Instruction:
Quote precisely the run of lines opening with the line containing "const buttonPiece = addPiece('button', button(), 0x33261f, 0.4);" and closing with the line containing "obj.matrix_parent_inverse = Matrix.Identity(4)", and nothing else.

+++ Data block +++

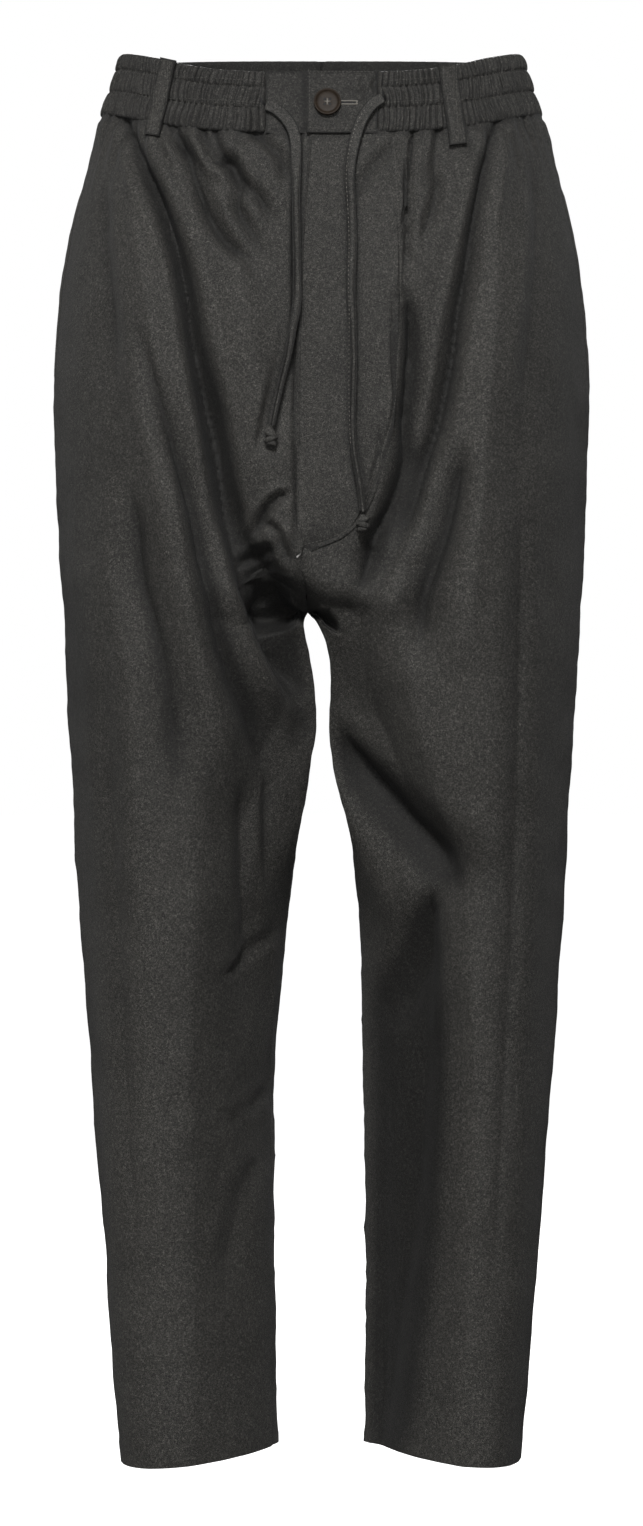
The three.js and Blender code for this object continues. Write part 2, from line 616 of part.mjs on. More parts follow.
// A flat length of band from one distance to another, standing out by a rule
function flatBand(from, to, columns, standOut) {
  const distances = Array.from({ length: columns + 1 }, (unused, i) => mix(from, to, i / columns));
  const rows = FLAT_ROWS.map((down) => distances.map((d) => frontOfBand(down, d)));
  const lean = level(outward(SIDES.left, rows, never, never));
  const outer = rows.map((row, r) => row.map((p, i) => (
    p.clone().addScaledVector(lean[r][i], standOut(distances[i]))
  )));
  const inner = outer.map((row, r) => row.map((p, i) => p.clone().addScaledVector(lean[r][i], -FLAT_WALL)));
  return wallSolid(outer, inner);
}

const OVERLAP_OUT = FLAT_WALL + 0.35;
const overlapOut = (d) => mix(OVERLAP_OUT, 0.6, ease(UNDERLAP_END + 1, FLAT_END.left, d));

// A belt loop stands just off the gathers, and its foot reaches over the seam
function beltLoop({ side, top, low }) {
  const steps = 8;
  const rows = [];
  for (let r = 0; r <= steps; r += 1) {
    const t = r / steps;
    const z = mix(BAND_TOP + LOOP_ABOVE, BAND_BOTTOM - LOOP_BELOW, t);
    const middle = mix(top, low, t);
    rows.push([-0.5, 0, 0.5].map((share) => {
      if (side === 'centre') {
        const half = share < 0 ? SIDES.right : SIDES.left;
        const cut = section(half, z);
        return walk(half, cut, cut.total - Math.abs(share) * LOOP_WIDTH, z);
      }
      const half = SIDES[side];
      return walk(half, section(half, z), middle + half.sign * share * LOOP_WIDTH, z);
    }));
  }
  const facing = side === 'centre' ? { sign: -1 } : SIDES.left;
  const lean = outward(facing, rows, never, never);
  const lifted = (extra) => rows.map((row, r) => row.map((p, c) => {
    const bow = LOOP_BOW * Math.sin((Math.PI * r) / steps);
    return p.clone().addScaledVector(lean[r][c], LOOP_CLEAR + bow + extra);
  }));
  return wallSolid(lifted(LOOP_WALL), lifted(0));
}

// A point between two others, with its outward direction
function between(a, b, t) {
  return {
    point: a.point.clone().lerp(b.point, t),
    lean: a.lean.clone().lerp(b.lean, t).normalize(),
  };
}

function gridPoint(leg, r, c) {
  return { point: leg.rows[r][c], lean: leg.normals[r][c] };
}

// The point of a panel's row at a distance from its column `from`, counting columns by `step`
function alongRow(leg, r, from, step, distance) {
  let left = distance;
  let c = from;
  const length = () => leg.rows[r][c].distanceTo(leg.rows[r][c + step]);
  while (length() < left) {
    left -= length();
    c += step;
  }
  return { ...between(gridPoint(leg, r, c), gridPoint(leg, r, c + step), left / length()), column: c };
}

function laidOn(grid, clear, wall) {
  const lifted = (by) => grid.map((row) => row.map(({ point, lean }) => (
    point.clone().addScaledVector(lean, by)
  )));
  return wallSolid(lifted(clear + wall), lifted(clear));
}

// One row of the placket: its free edge on the right front, then the left front's columns
// as far as they reach, with the rest drawn together before the far edge
function placketRow(r, z) {
  const reach = alongRow(legs.left, r, 0, 1, follow(PLACKET, 'far', z));
  const row = [alongRow(legs.right, r, 0, 1, follow(PLACKET, 'free', z))];
  const whole = Math.min(reach.column, PLACKET_COLUMNS - 2);
  for (let c = 0; c <= whole; c += 1) row.push(gridPoint(legs.left, r, c));
  const rest = PLACKET_COLUMNS - whole;
  const last = row[row.length - 1];
  for (let i = 1; i <= rest; i += 1) row.push(between(last, reach, i / rest));
  return row;
}

function flyPlacket() {
  const grid = [];
  let r = 0;
  while (PANEL_ROWS[r].middle > PLACKET_FOOT) {
    grid.push(placketRow(r, legs.left.rows[r][0].z));
    r += 1;
  }
  const before = PANEL_ROWS[r - 1].middle;
  const foot = (before - PLACKET_FOOT) / (before - PANEL_ROWS[r].middle);
  const upper = placketRow(r - 1, PLACKET_FOOT);
  const lower = placketRow(r, PLACKET_FOOT);
  grid.push(upper.map((point, i) => between(point, lower[i], foot)));
  grid[0] = grid[0].map(({ point, lean }) => ({ point: point.clone().setZ(point.z - 2 * SEAM_GAP), lean }));
  return laidOn(grid, PLACKET_CLEAR, PLACKET_WALL);
}

// A pocket's stitched front edge, a strip along the side seam made from the panel's points
function pocketEdge(leg) {
  const grid = [];
  for (let r = 0; r < PANEL_ROWS.length; r += 1) {
    if (PANEL_ROWS[r].side > POCKET_TOP || PANEL_ROWS[r].side < POCKET_FOOT) continue;
    grid.push([0, 0.5, 1].map((share) => (
      alongRow(leg, r, FRONT_COLUMNS, -1, POCKET_NEAR + share * POCKET_WIDTH)
    )));
  }
  return laidOn(grid, LAY_GAP, POCKET_WALL);
}

// A four-hole button with a raised rim, its back flat
function button() {
  const { radius, thick, rim, dish, hole, pitch } = BUTTON;
  const profile = [
    [0, 0], [radius - 1, 0], [radius - 0.2, 0.7], [radius, thick * 0.55], [radius - 0.5, thick - 0.3],
    [radius - rim * 0.6, thick], [radius - rim, thick - 0.2], [radius - rim - 0.8, thick - dish],
    [0, thick - dish - 0.2],
  ].map(([r, h]) => new THREE.Vector2(r, h));
  let body = toManifold(new THREE.LatheGeometry(profile, 24));
  for (const [sx, sz] of [[-1, -1], [1, -1], [1, 1], [-1, 1]]) {
    const drill = new THREE.CylinderGeometry(hole, hole, thick * 3, 8);
    drill.translate((sx * pitch) / 2, thick / 2, (sz * pitch) / 2);
    body = body.subtract(toManifold(drill));
  }
  return fromManifold(body);
}

function toManifold(geometry) {
  const bare = geometry.clone();
  bare.deleteAttribute('normal');
  bare.deleteAttribute('uv');
  const merged = mergeVertices(bare, 1e-4);
  const triVerts = new Uint32Array(merged.index.array);
  const vertProperties = merged.attributes.position.array;
  return new wasm.Manifold(new wasm.Mesh({ numProp: 3, vertProperties, triVerts }));
}

function fromManifold(body) {
  const mesh = body.getMesh();
  const geometry = new THREE.BufferGeometry();
  geometry.setAttribute('position', new THREE.BufferAttribute(mesh.vertProperties, 3));
  geometry.setIndex(new THREE.BufferAttribute(mesh.triVerts, 1));
  geometry.computeVertexNormals();
  return geometry;
}

// A flat tie along its path: an eight-sided flat section, as wide as the tie
function tie(route) {
  const path = new THREE.CatmullRomCurve3(route.map(([x, y, z]) => v3(x, y, z)));
  const w = TIE_WIDTH / 2;
  const t = TIE_THICK / 2;
  const outline = [[-t, -w + t], [-t * 0.4, -w], [t * 0.4, -w], [t, -w + t], [t, w - t], [t * 0.4, w],
    [-t * 0.4, w], [-t, w - t]];
  const shape = new THREE.Shape(outline.map(([x, y]) => new THREE.Vector2(x, y)));
  return new THREE.ExtrudeGeometry(shape, { steps: 26, bevelEnabled: false, extrudePath: path });
}

function knot() {
  const ball = new THREE.SphereGeometry(1, 12, 7);
  return ball.scale(KNOT.wide, KNOT.deep, KNOT.high);
}

const pants = new THREE.Group();

function addPiece(name, geometry, color, roughness = 0.95) {
  const material = new THREE.MeshStandardMaterial({ color, roughness, metalness: 0 });
  const mesh = new THREE.Mesh(geometry, material);
  mesh.name = name;
  pants.add(mesh);
  return mesh;
}

const CLOTH = 0x363533;
const TRIM = 0x3a3937;

const legs = { left: legSurface(SIDES.left), right: legSurface(SIDES.right) };
for (const name of ['left', 'right']) {
  addPiece(`front_${name}`, panel(legs[name], 0, FRONT_COLUMNS), CLOTH);
  addPiece(`back_${name}`, panel(legs[name], FRONT_COLUMNS, FRONT_COLUMNS + BACK_COLUMNS), CLOTH);
  addPiece(`waistband_${name}`, gatheredHalf(SIDES[name]), CLOTH);
  addPiece(`pocket_edge_${name}`, pocketEdge(legs[name]), TRIM);
}

const underlapFrom = -FLAT_END.right + SEAM_GAP / 2;
addPiece('waistband_underlap', flatBand(underlapFrom, UNDERLAP_END, 8, () => 0), CLOTH);
addPiece('waistband_overlap', flatBand(OVERLAP_EDGE, FLAT_END.left - SEAM_GAP / 2, 8, overlapOut), CLOTH);

for (const loop of LOOPS) addPiece(loop.name, beltLoop(loop), TRIM);

addPiece('fly_placket', flyPlacket(), CLOTH);

const buttonPiece = addPiece('button', button(), 0x33261f, 0.4);
const seatDown = BAND_TOP - BUTTON.z - FRONT_DIP;
const seat = frontOfBand(seatDown, BUTTON.x + 4);
const above = frontOfBand(seatDown - 8, BUTTON.x + 4);
const slope = Math.atan2(above.y - seat.y, above.z - seat.z);
buttonPiece.rotation.set(Math.PI - slope, 0, 0);
buttonPiece.position.set(BUTTON.x, seat.y - OVERLAP_OUT - SEAM_GAP, seat.z);

for (const [name, route] of [['right', TIE_RIGHT], ['left', TIE_LEFT]]) {
  addPiece(`drawstring_${name}`, tie(route), TRIM);
  const [x, y, z] = route[route.length - 1];
  const ball = addPiece(`knot_${name}`, knot(), TRIM);
  ball.position.set(x, y, z - KNOT.high - SEAM_GAP);
}

export default pants;
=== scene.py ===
"""Harem pants in charcoal wool: the camera and ties, then the cut pieces, their seams and small parts."""

import math
import random

import bmesh
import bpy
import numpy as np
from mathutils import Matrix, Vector
from mathutils.bvhtree import BVHTree
from mathutils.kdtree import KDTree


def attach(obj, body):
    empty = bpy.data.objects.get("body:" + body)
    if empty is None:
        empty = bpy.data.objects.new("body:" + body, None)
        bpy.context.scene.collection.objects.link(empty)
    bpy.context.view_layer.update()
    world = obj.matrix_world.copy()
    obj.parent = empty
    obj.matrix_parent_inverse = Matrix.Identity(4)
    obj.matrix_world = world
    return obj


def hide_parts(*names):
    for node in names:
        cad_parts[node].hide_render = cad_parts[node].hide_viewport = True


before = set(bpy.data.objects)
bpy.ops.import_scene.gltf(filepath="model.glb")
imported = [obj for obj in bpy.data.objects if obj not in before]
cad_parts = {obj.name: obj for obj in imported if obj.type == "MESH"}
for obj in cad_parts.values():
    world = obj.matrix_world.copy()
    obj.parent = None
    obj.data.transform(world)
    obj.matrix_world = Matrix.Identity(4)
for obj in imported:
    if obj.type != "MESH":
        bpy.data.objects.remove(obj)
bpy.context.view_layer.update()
scene = bpy.context.scene

MM = 0.001

# The view: level with the middle of the garment and square to the fly.
CAMERA_AWAY = 4.0
CAMERA_HEIGHT = -0.470
VIEW_HALF_HEIGHT = 0.5341
FLOOR_Z = -1.25

# The sewn pieces, in millimetres as they are cut.
CLOTH_WALL = 1.6
PLACKET_WALL = 1.3
FLAT_BAND_WALL = 2.0
POCKET_WALL = 1.0
LOOP_WALL = 1.8
BAND_ROWS = (11, 26)
BAND_CHANNELS = ((0, 11), (11, 26), (26, 43))
RIB_WIDTHS = (2.7, 5.6)
RIB_HEIGHT = 2.3
GATHERED_FROM = 36
GATHERED_ALL = 44
LOOP_NODES = ("belt_loop_front_right", "belt_loop_front_left", "belt_loop_back_right", "belt_loop_back_left",
              "belt_loop_back_centre")
LEG_MIDDLE_X = 95
BAND_TOP = 24.5
BAND_BOTTOM = -18.5
BAND_HALF_WIDTH = 183
BAND_HALF_DEPTH = 112
BAND_DEPTH = 110
FRONT_DIP = 22
BACK_RISE = 8.5
HEM_TOP = -938
TIE_WIDTH = 9
TIE_THICK = 1.7
TIE_SIDES = 20
TIE_PRESS = 1.4
KNOT_DROP = 7.3
BUTTON_X = 4
BUTTON_Z = -20.4
BUTTON_RADIUS = 9.3
BUTTON_THICK = 3.0
HOLE_RADIUS = 0.95
HOLE_ASIDE = 1.8
HOLE_ABOVE = 1.75

# Thread, in millimetres: a stitch's width, and where a row is first looked for in front of the cloth.
STITCH = 0.42
LINE_STEP = 0.8
IN_FRONT = -160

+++

Answer for this exercise:
const buttonPiece = addPiece('button', button(), 0x33261f, 0.4);
const seatDown = BAND_TOP - BUTTON.z - FRONT_DIP;
const seat = frontOfBand(seatDown, BUTTON.x + 4);
const above = frontOfBand(seatDown - 8, BUTTON.x + 4);
const slope = Math.atan2(above.y - seat.y, above.z - seat.z);
buttonPiece.rotation.set(Math.PI - slope, 0, 0);
buttonPiece.position.set(BUTTON.x, seat.y - OVERLAP_OUT - SEAM_GAP, seat.z);

for (const [name, route] of [['right', TIE_RIGHT], ['left', TIE_LEFT]]) {
  addPiece(`drawstring_${name}`, tie(route), TRIM);
  const [x, y, z] = route[route.length - 1];
  const ball = addPiece(`knot_${name}`, knot(), TRIM);
  ball.position.set(x, y, z - KNOT.high - SEAM_GAP);
}

export default pants;
=== scene.py ===
"""Harem pants in charcoal wool: the camera and ties, then the cut pieces, their seams and small parts."""

import math
import random

import bmesh
import bpy
import numpy as np
from mathutils import Matrix, Vector
from mathutils.bvhtree import BVHTree
from mathutils.kdtree import KDTree


def attach(obj, body):
    empty = bpy.data.objects.get("body:" + body)
    if empty is None:
        empty = bpy.data.objects.new("body:" + body, None)
        bpy.context.scene.collection.objects.link(empty)
    bpy.context.view_layer.update()
    world = obj.matrix_world.copy()
    obj.parent = empty
    obj.matrix_parent_inverse = Matrix.Identity(4)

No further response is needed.